*Aim*
Please output exactly the lines of the material from the first through the line containing "return finish", and nothing more.

*Available data*

========

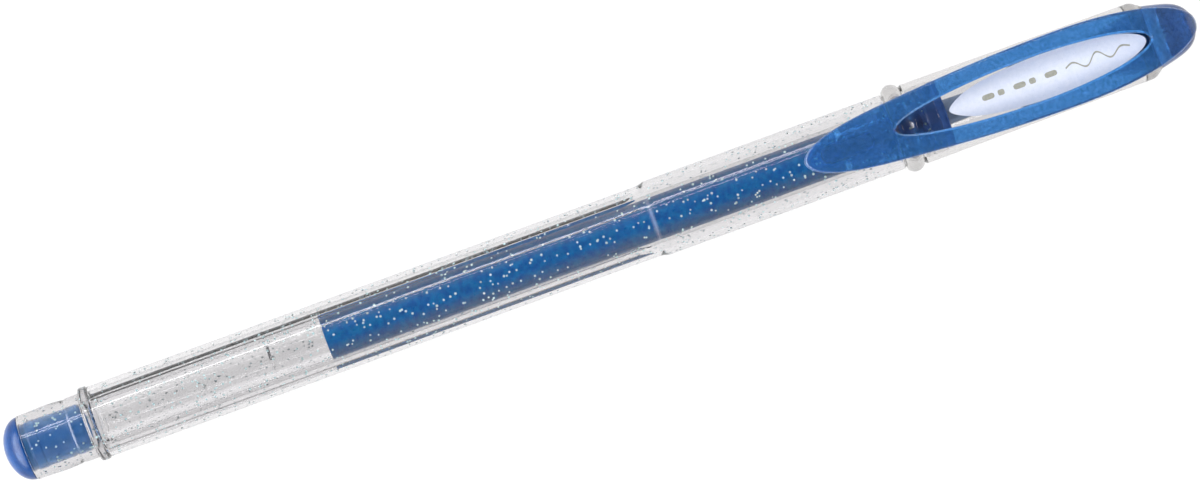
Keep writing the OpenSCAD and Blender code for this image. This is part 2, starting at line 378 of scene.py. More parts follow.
# %% Opaque finishes
def solid_finish(name, dark, light, rough, per_mm, grain_mm=0.002, **values):
    """An opaque finish: wandering colour, uneven gloss, and a fine relief."""
    finish, tree, shader = new_finish(name, **values)
    tree.links.new(tint(tree, noise(tree, per_mm, 4), dark, light), shader.inputs["Base Color"])
    tree.links.new(spread(tree, noise(tree, per_mm * 3), *rough), shader.inputs["Roughness"])
    bump(tree, shader, noise(tree, per_mm * 2, 3), grain_mm)
    return finish


def paint_side_shade(finish, start_mm, stop_mm, share):
    """Paints shade on a finish away from the middle of the pen: its colour is darkened from all of
    it at one distance sideways down to a share of it at another."""
    tree = finish.node_tree
    shader = tree.nodes["Principled BSDF"]
    colour = shader.inputs["Base Color"].links[0].from_socket
    kinds = ("TexCoord", "SeparateXYZ", "Math", "MapRange", "VectorMath")
    where, apart, off, fade, mix = (tree.nodes.new("ShaderNode" + kind) for kind in kinds)
    off.operation, mix.operation = "ABSOLUTE", "SCALE"
    numbers = (start_mm * MM, stop_mm * MM, 1.0, share)
    for socket, number in zip(("From Min", "From Max", "To Min", "To Max"), numbers):
        fade.inputs[socket].default_value = number
    tree.links.new(where.outputs["Object"], apart.inputs["Vector"])
    tree.links.new(apart.outputs["Y"], off.inputs[0])
    tree.links.new(off.outputs["Value"], fade.inputs["Value"])
    tree.links.new(colour, mix.inputs[0])
    tree.links.new(fade.outputs["Result"], mix.inputs["Scale"])
    tree.links.new(mix.outputs["Vector"], shader.inputs["Base Color"])


INK = solid_finish("ink", (0.006, 0.25, 0.88), (0.014, 0.40, 1.0), (0.25, 0.4), 1.6, 0.004)
# Painted shade: the ink's colour is darkened towards its sides, where light is lost in the gel.
paint_side_shade(INK, 0.6, 1.7, 0.5)
NICKEL = solid_finish(
    "nickel_silver", (0.60, 0.58, 0.54), (0.74, 0.72, 0.68), (0.16, 0.3), 3.0, Metallic=1.0)
CARBIDE = solid_finish(
    "carbide", (0.20, 0.20, 0.22), (0.28, 0.28, 0.30), (0.1, 0.2), 8.0, Metallic=1.0)
STEEL = solid_finish(
    "ball_steel", (0.62, 0.62, 0.64), (0.74, 0.74, 0.76), (0.08, 0.16), 4.0, Metallic=1.0)
FLAKE = solid_finish(
    "glitter", (0.68, 0.95, 1.0), (0.80, 1.0, 1.0), (0.5, 0.7), 1.2, Specular_IOR_Level=0.3)
LABEL = solid_finish("label_white", (0.61, 0.65, 0.76), (0.66, 0.69, 0.79), (0.25, 0.4), 2.0)
PRINT = solid_finish("print_grey", (0.27, 0.27, 0.23), (0.34, 0.34, 0.29), (0.3, 0.5), 3.0)
STAIN = solid_finish(
    "grease_stain", (0.10, 0.10, 0.12), (0.62, 0.62, 0.66), (0.3, 0.5), 0.7,
    Transmission_Weight=0.6, IOR=1.05)
RUBBER = solid_finish("seal_rubber", (0.60, 0.60, 0.56), (0.68, 0.68, 0.64), (0.6, 0.8), 3.0)
print("opaque finishes:", INK.name, NICKEL.name, CARBIDE.name, FLAKE.name, LABEL.name)

# %% [markdown]
# ## Dressing a piece
# A piece isn't done when its mesh is. It needs a finish, the body that it moves with, and the CAD
# nodes that it stands for. One helper does all three, so none is forgotten.


# %% Finish, body and nodes
def dress(piece, finish, body, slot, *nodes):
    """Gives a piece its finish, its body and the nodes that it stands for. The slot is not used."""
    piece.data.materials.append(finish)
    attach(piece, body)
    if nodes:
        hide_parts(*nodes)
    print(f"{piece.name}: {len(piece.data.polygons)} faces")
    return piece


def face_centres(piece):
    """The middle of each face, as rows of x, y and z."""
    return np.array([face.center for face in piece.data.polygons])


def second_finish(piece, finish, where):
    """Gives some faces of a piece a second finish, chosen by a list of true and false."""
    piece.data.materials.append(finish)
    piece.data.polygons.foreach_set("material_index", where.astype(np.int32))


# %% [markdown]
# ## The ribs in the barrel
# The bore of the barrel is not plain: four long ribs keep the refill on the axis, and they are what
# draws the bright and dark lines along the rear half. They fade out before the grip. A lathe alone
# can't make ribs, so the angles round the pen are bunched at the ribs' edges, and the radius of the
# bore is taken down there.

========

*Answer for this exercise*
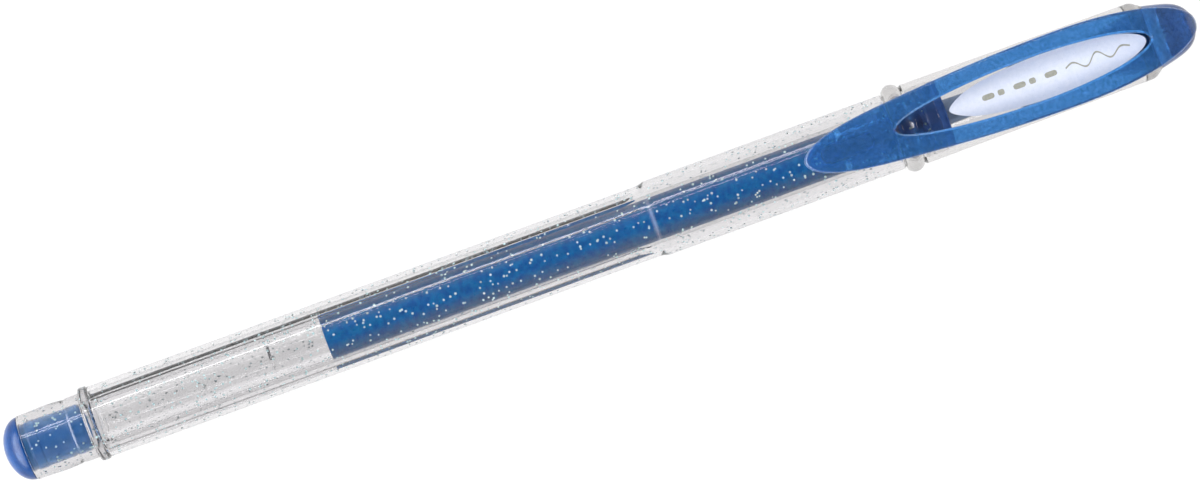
Keep writing the OpenSCAD and Blender code for this image. This is part 2, starting at line 378 of scene.py. More parts follow.
# %% Opaque finishes
def solid_finish(name, dark, light, rough, per_mm, grain_mm=0.002, **values):
    """An opaque finish: wandering colour, uneven gloss, and a fine relief."""
    finish, tree, shader = new_finish(name, **values)
    tree.links.new(tint(tree, noise(tree, per_mm, 4), dark, light), shader.inputs["Base Color"])
    tree.links.new(spread(tree, noise(tree, per_mm * 3), *rough), shader.inputs["Roughness"])
    bump(tree, shader, noise(tree, per_mm * 2, 3), grain_mm)
    return finish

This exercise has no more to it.